[What needs to be done] Word for word, restate the lines from the start of the data below through the line containing "return radius, height".

---+---

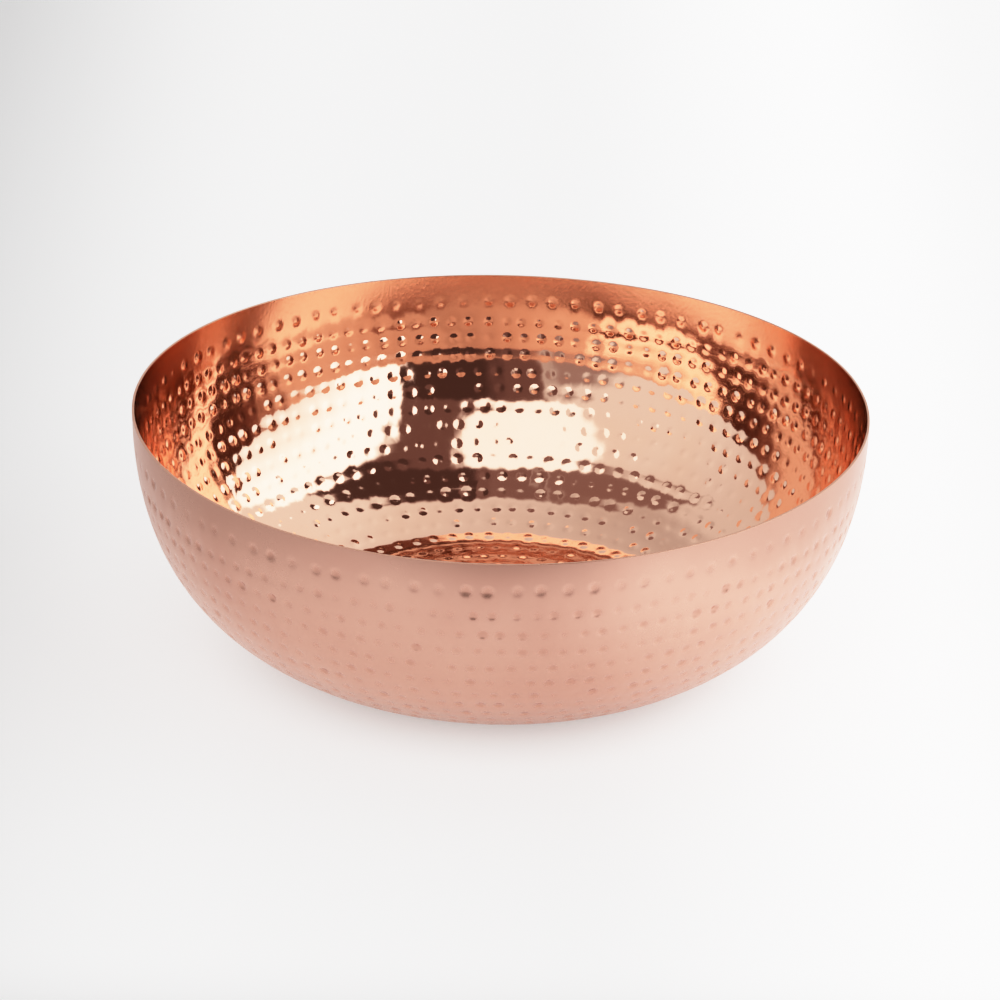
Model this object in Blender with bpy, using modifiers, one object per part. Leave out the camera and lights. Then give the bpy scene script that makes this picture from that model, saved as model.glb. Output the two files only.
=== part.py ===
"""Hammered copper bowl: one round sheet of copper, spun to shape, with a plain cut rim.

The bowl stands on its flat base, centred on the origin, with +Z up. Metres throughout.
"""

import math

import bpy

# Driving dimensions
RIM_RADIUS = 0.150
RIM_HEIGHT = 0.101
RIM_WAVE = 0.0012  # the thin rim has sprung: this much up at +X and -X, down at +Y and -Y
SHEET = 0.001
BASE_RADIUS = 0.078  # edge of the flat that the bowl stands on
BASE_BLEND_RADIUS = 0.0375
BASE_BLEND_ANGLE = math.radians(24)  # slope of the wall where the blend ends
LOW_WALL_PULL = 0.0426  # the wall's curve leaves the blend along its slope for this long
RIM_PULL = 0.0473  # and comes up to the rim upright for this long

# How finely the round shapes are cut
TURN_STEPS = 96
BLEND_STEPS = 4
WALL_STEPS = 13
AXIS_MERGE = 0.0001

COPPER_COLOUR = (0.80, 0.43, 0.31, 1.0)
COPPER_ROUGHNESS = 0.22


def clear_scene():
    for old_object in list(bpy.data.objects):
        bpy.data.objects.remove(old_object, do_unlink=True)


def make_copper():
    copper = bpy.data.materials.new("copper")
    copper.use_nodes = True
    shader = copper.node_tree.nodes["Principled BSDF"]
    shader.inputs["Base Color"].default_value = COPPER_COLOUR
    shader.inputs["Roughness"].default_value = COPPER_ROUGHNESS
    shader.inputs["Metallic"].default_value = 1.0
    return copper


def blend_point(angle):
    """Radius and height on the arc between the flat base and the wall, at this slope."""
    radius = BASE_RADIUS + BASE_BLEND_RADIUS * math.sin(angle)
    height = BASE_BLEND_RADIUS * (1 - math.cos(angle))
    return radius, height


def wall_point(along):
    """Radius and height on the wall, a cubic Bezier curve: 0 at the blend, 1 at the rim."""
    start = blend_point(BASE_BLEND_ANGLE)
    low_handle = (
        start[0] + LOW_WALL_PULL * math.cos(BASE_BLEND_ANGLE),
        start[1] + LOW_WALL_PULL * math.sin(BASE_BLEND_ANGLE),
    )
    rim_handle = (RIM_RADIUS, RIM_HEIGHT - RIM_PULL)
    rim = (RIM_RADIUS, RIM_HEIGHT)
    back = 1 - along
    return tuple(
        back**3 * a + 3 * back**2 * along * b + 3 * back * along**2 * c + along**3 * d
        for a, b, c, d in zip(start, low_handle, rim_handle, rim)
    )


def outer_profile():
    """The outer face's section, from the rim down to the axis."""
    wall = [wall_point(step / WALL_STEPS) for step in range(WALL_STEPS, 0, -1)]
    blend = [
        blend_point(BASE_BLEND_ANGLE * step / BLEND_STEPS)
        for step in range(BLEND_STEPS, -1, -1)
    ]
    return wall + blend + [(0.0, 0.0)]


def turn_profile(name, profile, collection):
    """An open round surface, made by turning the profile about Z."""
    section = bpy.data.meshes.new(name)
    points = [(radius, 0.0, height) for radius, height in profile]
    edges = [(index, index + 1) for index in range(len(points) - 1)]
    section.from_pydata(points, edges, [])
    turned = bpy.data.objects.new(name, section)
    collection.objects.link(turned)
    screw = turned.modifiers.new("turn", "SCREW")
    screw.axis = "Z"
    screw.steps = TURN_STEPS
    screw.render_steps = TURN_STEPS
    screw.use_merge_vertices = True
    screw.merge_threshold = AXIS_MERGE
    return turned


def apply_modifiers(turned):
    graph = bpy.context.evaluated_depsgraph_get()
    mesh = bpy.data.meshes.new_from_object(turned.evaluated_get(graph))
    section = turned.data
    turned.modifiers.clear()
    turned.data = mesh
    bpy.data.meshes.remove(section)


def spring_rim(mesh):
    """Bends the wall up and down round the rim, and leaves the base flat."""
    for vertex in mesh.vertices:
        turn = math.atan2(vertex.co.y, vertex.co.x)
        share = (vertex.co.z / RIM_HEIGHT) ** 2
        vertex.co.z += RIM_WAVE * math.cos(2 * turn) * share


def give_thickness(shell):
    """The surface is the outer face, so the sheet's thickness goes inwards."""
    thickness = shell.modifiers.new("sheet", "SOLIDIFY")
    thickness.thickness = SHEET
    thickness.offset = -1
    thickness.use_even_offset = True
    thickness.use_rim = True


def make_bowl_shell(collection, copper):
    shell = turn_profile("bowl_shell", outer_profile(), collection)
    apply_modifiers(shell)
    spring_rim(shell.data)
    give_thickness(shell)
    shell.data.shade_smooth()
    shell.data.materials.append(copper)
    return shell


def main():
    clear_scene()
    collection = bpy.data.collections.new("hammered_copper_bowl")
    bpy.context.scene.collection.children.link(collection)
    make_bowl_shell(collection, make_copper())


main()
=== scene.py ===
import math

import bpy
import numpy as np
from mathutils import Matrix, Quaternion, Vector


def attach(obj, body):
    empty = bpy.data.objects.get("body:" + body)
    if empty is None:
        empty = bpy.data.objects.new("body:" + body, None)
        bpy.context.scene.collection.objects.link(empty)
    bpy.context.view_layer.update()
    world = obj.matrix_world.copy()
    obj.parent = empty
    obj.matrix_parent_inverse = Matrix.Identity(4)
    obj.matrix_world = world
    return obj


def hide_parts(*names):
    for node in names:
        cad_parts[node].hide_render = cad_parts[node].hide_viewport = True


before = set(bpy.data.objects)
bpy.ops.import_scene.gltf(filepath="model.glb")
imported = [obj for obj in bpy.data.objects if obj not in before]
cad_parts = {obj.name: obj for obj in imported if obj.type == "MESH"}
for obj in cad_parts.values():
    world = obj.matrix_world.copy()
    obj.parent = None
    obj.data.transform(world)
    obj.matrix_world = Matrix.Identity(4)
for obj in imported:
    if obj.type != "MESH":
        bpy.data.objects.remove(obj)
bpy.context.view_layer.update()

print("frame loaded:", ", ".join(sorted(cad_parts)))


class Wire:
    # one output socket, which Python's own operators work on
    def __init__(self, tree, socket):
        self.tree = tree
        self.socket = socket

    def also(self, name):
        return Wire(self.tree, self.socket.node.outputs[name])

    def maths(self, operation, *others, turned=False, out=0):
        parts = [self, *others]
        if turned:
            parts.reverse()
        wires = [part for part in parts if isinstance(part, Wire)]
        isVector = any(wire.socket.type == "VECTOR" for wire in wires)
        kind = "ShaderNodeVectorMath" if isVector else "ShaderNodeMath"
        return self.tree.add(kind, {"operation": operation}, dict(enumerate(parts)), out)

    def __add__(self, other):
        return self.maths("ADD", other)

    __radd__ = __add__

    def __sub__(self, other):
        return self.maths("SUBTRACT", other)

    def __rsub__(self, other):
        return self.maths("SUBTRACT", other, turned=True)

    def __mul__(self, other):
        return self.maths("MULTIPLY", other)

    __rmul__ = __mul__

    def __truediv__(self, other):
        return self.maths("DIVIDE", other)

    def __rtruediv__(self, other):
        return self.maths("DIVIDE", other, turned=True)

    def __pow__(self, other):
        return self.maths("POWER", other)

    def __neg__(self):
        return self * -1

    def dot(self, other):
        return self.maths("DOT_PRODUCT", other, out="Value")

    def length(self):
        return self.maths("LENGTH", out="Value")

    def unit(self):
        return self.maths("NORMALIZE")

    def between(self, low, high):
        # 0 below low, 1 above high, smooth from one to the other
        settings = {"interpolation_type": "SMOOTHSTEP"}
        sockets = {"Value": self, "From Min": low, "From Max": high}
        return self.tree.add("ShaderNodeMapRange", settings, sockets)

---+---

[Finished task]
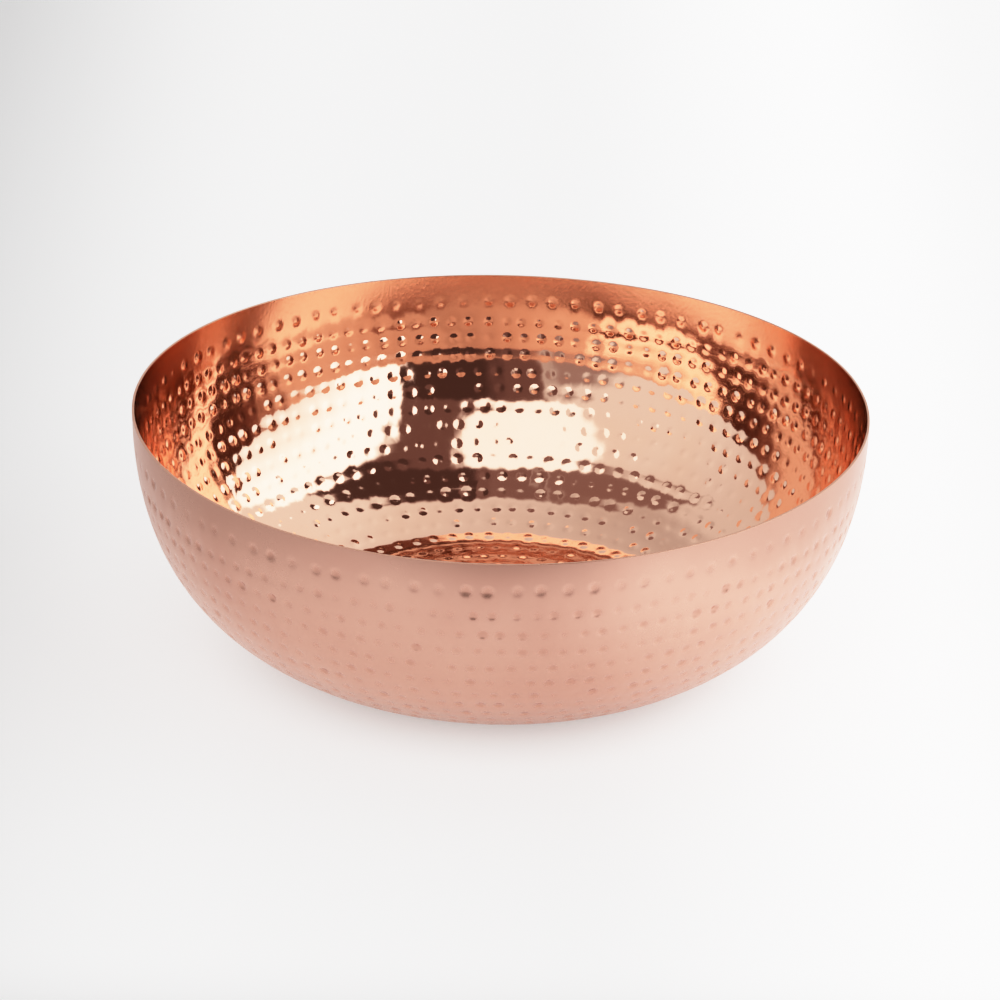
Model this object in Blender with bpy, using modifiers, one object per part. Leave out the camera and lights. Then give the bpy scene script that makes this picture from that model, saved as model.glb. Output the two files only.
=== part.py ===
"""Hammered copper bowl: one round sheet of copper, spun to shape, with a plain cut rim.

The bowl stands on its flat base, centred on the origin, with +Z up. Metres throughout.
"""

import math

import bpy

# Driving dimensions
RIM_RADIUS = 0.150
RIM_HEIGHT = 0.101
RIM_WAVE = 0.0012  # the thin rim has sprung: this much up at +X and -X, down at +Y and -Y
SHEET = 0.001
BASE_RADIUS = 0.078  # edge of the flat that the bowl stands on
BASE_BLEND_RADIUS = 0.0375
BASE_BLEND_ANGLE = math.radians(24)  # slope of the wall where the blend ends
LOW_WALL_PULL = 0.0426  # the wall's curve leaves the blend along its slope for this long
RIM_PULL = 0.0473  # and comes up to the rim upright for this long

# How finely the round shapes are cut
TURN_STEPS = 96
BLEND_STEPS = 4
WALL_STEPS = 13
AXIS_MERGE = 0.0001

COPPER_COLOUR = (0.80, 0.43, 0.31, 1.0)
COPPER_ROUGHNESS = 0.22


def clear_scene():
    for old_object in list(bpy.data.objects):
        bpy.data.objects.remove(old_object, do_unlink=True)


def make_copper():
    copper = bpy.data.materials.new("copper")
    copper.use_nodes = True
    shader = copper.node_tree.nodes["Principled BSDF"]
    shader.inputs["Base Color"].default_value = COPPER_COLOUR
    shader.inputs["Roughness"].default_value = COPPER_ROUGHNESS
    shader.inputs["Metallic"].default_value = 1.0
    return copper


def blend_point(angle):
    """Radius and height on the arc between the flat base and the wall, at this slope."""
    radius = BASE_RADIUS + BASE_BLEND_RADIUS * math.sin(angle)
    height = BASE_BLEND_RADIUS * (1 - math.cos(angle))
    return radius, height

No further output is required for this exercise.